What is wanted is an exact restatement of the lines from the one with "the whole bird." through the one with "bpy.data.objects.remove(obj)", both included, and of no other lines.

── Dataset content ──

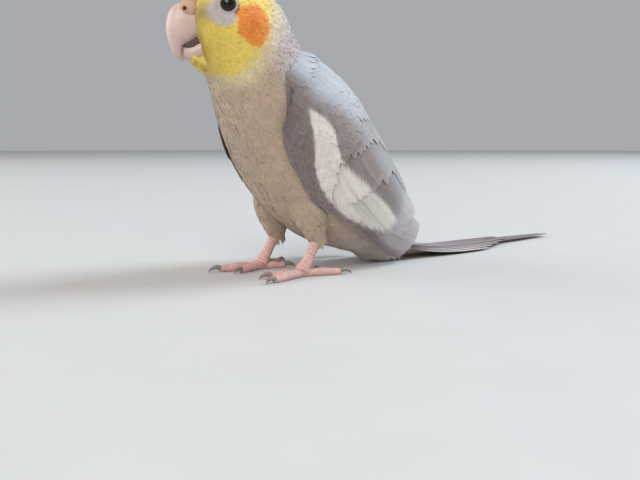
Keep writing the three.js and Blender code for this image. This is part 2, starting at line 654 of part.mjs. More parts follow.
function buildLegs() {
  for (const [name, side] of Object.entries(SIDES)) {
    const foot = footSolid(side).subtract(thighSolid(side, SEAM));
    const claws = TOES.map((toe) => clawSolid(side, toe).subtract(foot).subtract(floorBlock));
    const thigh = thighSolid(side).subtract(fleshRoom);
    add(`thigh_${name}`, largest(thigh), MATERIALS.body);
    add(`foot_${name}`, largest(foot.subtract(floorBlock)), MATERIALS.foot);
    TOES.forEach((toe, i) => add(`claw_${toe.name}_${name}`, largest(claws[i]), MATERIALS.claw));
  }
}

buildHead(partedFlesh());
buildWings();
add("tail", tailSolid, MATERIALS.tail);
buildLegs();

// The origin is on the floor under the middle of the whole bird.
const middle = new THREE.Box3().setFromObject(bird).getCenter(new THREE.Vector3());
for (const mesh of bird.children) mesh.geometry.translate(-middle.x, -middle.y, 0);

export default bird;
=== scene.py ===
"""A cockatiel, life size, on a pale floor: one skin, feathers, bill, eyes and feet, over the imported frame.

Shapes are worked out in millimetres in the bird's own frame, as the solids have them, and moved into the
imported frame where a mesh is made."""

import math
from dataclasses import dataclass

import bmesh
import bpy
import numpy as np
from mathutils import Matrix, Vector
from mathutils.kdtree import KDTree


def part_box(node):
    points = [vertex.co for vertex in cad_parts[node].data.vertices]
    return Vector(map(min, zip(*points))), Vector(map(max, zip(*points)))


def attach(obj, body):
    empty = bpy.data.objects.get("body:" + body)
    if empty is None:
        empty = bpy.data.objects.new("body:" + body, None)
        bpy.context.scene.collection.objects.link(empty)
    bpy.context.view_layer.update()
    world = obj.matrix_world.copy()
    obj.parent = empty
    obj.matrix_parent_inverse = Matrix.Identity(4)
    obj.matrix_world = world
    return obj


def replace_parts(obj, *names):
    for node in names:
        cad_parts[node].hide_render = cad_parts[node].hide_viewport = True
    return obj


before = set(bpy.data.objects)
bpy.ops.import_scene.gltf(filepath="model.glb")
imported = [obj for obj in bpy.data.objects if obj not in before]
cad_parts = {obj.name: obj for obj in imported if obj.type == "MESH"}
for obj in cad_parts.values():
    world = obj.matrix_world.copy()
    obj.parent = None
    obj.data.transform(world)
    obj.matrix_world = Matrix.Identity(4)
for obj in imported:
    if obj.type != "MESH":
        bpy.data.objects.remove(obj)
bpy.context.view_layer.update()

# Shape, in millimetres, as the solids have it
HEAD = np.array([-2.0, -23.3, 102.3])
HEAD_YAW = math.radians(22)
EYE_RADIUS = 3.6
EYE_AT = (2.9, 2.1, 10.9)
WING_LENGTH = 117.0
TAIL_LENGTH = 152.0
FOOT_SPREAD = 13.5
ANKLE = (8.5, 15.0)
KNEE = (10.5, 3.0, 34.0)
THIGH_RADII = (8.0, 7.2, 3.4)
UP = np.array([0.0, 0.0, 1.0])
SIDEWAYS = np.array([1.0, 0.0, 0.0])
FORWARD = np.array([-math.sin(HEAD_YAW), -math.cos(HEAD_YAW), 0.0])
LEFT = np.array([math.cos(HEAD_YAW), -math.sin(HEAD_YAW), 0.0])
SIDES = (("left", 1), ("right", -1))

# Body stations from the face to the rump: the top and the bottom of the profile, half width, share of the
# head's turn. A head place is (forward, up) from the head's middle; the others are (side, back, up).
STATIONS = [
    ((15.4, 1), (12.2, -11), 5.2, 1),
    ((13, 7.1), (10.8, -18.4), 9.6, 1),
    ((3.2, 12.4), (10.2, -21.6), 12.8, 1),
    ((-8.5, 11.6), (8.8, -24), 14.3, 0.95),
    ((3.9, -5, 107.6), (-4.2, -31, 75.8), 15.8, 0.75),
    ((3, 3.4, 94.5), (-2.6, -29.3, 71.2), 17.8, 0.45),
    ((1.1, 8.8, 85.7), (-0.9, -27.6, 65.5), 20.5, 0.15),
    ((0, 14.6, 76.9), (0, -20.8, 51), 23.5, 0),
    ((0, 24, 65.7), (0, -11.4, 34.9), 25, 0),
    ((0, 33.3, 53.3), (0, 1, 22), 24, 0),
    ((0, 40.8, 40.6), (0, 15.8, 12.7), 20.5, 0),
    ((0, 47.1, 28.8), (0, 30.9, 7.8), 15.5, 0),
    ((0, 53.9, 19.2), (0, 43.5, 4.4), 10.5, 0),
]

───

# [Solved problem]
// The origin is on the floor under the middle of the whole bird.
const middle = new THREE.Box3().setFromObject(bird).getCenter(new THREE.Vector3());
for (const mesh of bird.children) mesh.geometry.translate(-middle.x, -middle.y, 0);

export default bird;
=== scene.py ===
"""A cockatiel, life size, on a pale floor: one skin, feathers, bill, eyes and feet, over the imported frame.

Shapes are worked out in millimetres in the bird's own frame, as the solids have them, and moved into the
imported frame where a mesh is made."""

import math
from dataclasses import dataclass

import bmesh
import bpy
import numpy as np
from mathutils import Matrix, Vector
from mathutils.kdtree import KDTree


def part_box(node):
    points = [vertex.co for vertex in cad_parts[node].data.vertices]
    return Vector(map(min, zip(*points))), Vector(map(max, zip(*points)))


def attach(obj, body):
    empty = bpy.data.objects.get("body:" + body)
    if empty is None:
        empty = bpy.data.objects.new("body:" + body, None)
        bpy.context.scene.collection.objects.link(empty)
    bpy.context.view_layer.update()
    world = obj.matrix_world.copy()
    obj.parent = empty
    obj.matrix_parent_inverse = Matrix.Identity(4)
    obj.matrix_world = world
    return obj


def replace_parts(obj, *names):
    for node in names:
        cad_parts[node].hide_render = cad_parts[node].hide_viewport = True
    return obj


before = set(bpy.data.objects)
bpy.ops.import_scene.gltf(filepath="model.glb")
imported = [obj for obj in bpy.data.objects if obj not in before]
cad_parts = {obj.name: obj for obj in imported if obj.type == "MESH"}
for obj in cad_parts.values():
    world = obj.matrix_world.copy()
    obj.parent = None
    obj.data.transform(world)
    obj.matrix_world = Matrix.Identity(4)
for obj in imported:
    if obj.type != "MESH":
        bpy.data.objects.remove(obj)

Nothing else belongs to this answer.